Gdynia Mobilna

Nowa ustawa metropolitalna a przyszłość transportu w Trójmieście

Dzięki nowej ustawie metropolitalnej Pomorze może zyskać rocznie nawet 400 mln zł, z czego znaczna część przeznaczona będzie na transport. (fot. gdynia.pl)

Dzięki nowej ustawie metropolitalnej Pomorze może zyskać rocznie nawet 400 mln zł, z czego znaczna część przeznaczona będzie na transport. (fot. gdynia.pl)

Przed Trójmiastem stoi nie lada wyzwanie – dzięki nowej ustawie metropolitalnej Pomorze może zyskać rocznie nawet 400 mln zł, z czego znaczna część przeznaczona będzie na transport. Mimo że ustawa ma wejść w życie już na początku przyszłego roku, nadal toczy się debata, jaki model integracji transportu publicznego będzie dla regionu najkorzystniejszy.

 

Jak możemy przeczytać w dzisiejszym artykule prasowym (8.11), który ukazał się na stronie internetowej: wyborcza.trojmiasto.pl, marzenie o wspólnym bilecie dla całego Trójmiasta nie jest nowością – dyskutuje się o nim już od trzech dekad.

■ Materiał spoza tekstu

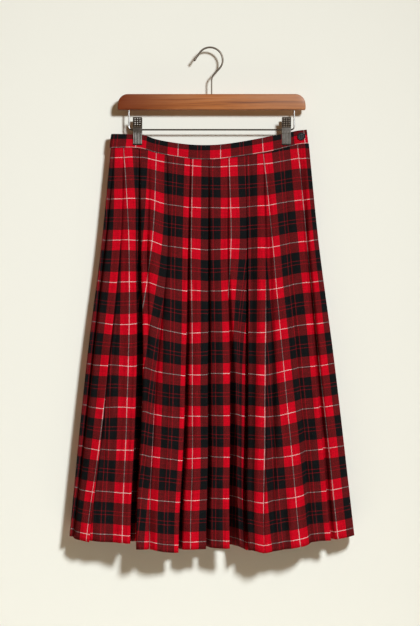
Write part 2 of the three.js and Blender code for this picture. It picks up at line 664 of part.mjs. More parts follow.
const belowHook = new THREE.Group();
belowHook.position.x = BAR_X;
skirtOnHanger.add(belowHook);
addMesh(belowHook, 'hanger_bar', barGeometry(), wood);
addMesh(belowHook, 'hanger_frame', frameGeometry(), steel);
for (const [side, x] of Object.entries(CLIP_X)) {
  addMesh(belowHook, `clip_${side}_front`, frontJaw, clipSteel, x);
  addMesh(belowHook, `clip_${side}_back`, backJaw, clipSteel, x);
  addMesh(belowHook, `clip_${side}_spring`, springGeometry(), steel, x);
}
addMesh(belowHook, 'waistband', bandGeometry(), plaidBand);
addMesh(belowHook, 'skirt_front', panelGeometry(FRONT), plaidFront);
addMesh(belowHook, 'skirt_back', panelGeometry(BACK), plaidBack);
addMesh(belowHook, 'button', buttonGeometry(), buttonResin);

export default skirtOnHanger;
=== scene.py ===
"""A pleated plaid midi skirt, hung by its waistband from a wooden clip hanger.

Lengths in the tables are millimetres, +Z up, the skirt's front towards -Y, x measured from the
middle of the hanger's bar. The frame's origin is the seat of the hanger's hook.
"""

import bpy
import numpy as np
from bpy.props import FloatProperty, FloatVectorProperty, PointerProperty
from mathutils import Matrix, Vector


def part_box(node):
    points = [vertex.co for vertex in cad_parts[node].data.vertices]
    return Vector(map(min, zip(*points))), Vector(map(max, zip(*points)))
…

Czy nowe środki finansowe i utworzenie zarządu transportu metropolitalnego przyniosą upragnione zmiany? Przykład Warszawy, gdzie jeden bilet obowiązuje w autobusach, tramwajach, kolei i metrze, inspiruje, ale nie brakuje głosów opowiadających się za mniej radykalnymi rozwiązaniami. Śląsk, jedyna metropolia w Polsce, na razie postawił na „honorowanie” biletów między kolejami a komunikacją miejską – może właśnie taka hybryda byłaby optymalna dla Trójmiasta?
 
Jakub Szlachetko, ekspert pracujący nad projektem ustawy, wyjaśnia, że jednym z głównych zadań związku metropolitalnego będzie zintegrowanie systemów transportowych na poziomie lokalnym. Ustawa zakłada także powstanie zarządu transportu metropolitalnego, który, jako centralny organ, ma koordynować przewozy pasażerskie i odpowiadać za integrację gminnych i powiatowych sieci transportowych. Dzięki temu nowe fundusze będą mogły wspierać szeroką integrację, przyczyniając się do uproszczenia taryf i zwiększenia częstotliwości kursowania pojazdów.
 
Ekspert ds. transportu Marcin Gromadzki jest przekonany, że dodatkowe środki finansowe napędzą pozytywne zmiany. „To będzie funkcjonalny katalizator przemian” – podkreśla. Jego zdaniem nowe fundusze mogą przyczynić się do zwiększenia liczby połączeń na trasie Pomorskiej Kolei Metropolitalnej oraz do pełnej integracji systemu taryfowego w całej aglomeracji.
Pojawiają się jednak pytania: jak rozwiązać problem różnicy w cenach biletów kolejowych i komunikacji miejskiej, a także czy darmowe przejazdy dla uczniów z Gdańska, Sopotu i Gdyni można rozszerzyć na koleje?


Konferencja na temat "Wspólnego biletu metropolitarnego" na wszystkie środki transportu publicznego w Trójmieście. (fot. Michał Ryniak / Agencja Wyborcza.pl) 

Wiceprezydent Gdyni, Bartłomiej Austen, zwraca uwagę na specyficzne potrzeby swojego miasta, gdzie kolej miejska nie jest tak popularna, jak w Gdańsku. „Każde miasto ma swoją specyfikę” – tłumaczy, wskazując na konieczność przeprowadzenia dalszych analiz, które uwzględnią aktualne i przyszłe potrzeby mieszkańców. Gdynia jest skłonna wspierać większą częstotliwość kursowania i inwestycje w transport, ale planowanie powinno uwzględniać perspektywę długoterminową.
 
Z wejściem w życie ustawy Pomorze staje przed szansą na nową erę w transporcie publicznym. Wybór między modelem warszawskim a śląską hybrydą to kluczowa decyzja, która wpłynie na komfort i jakość podróży w całym Trójmieście. Niezależnie od ostatecznego modelu, priorytetem pozostaje dostosowanie transportu do potrzeb mieszkańców i budowanie spójnego systemu, który przetrwa próbę czasu.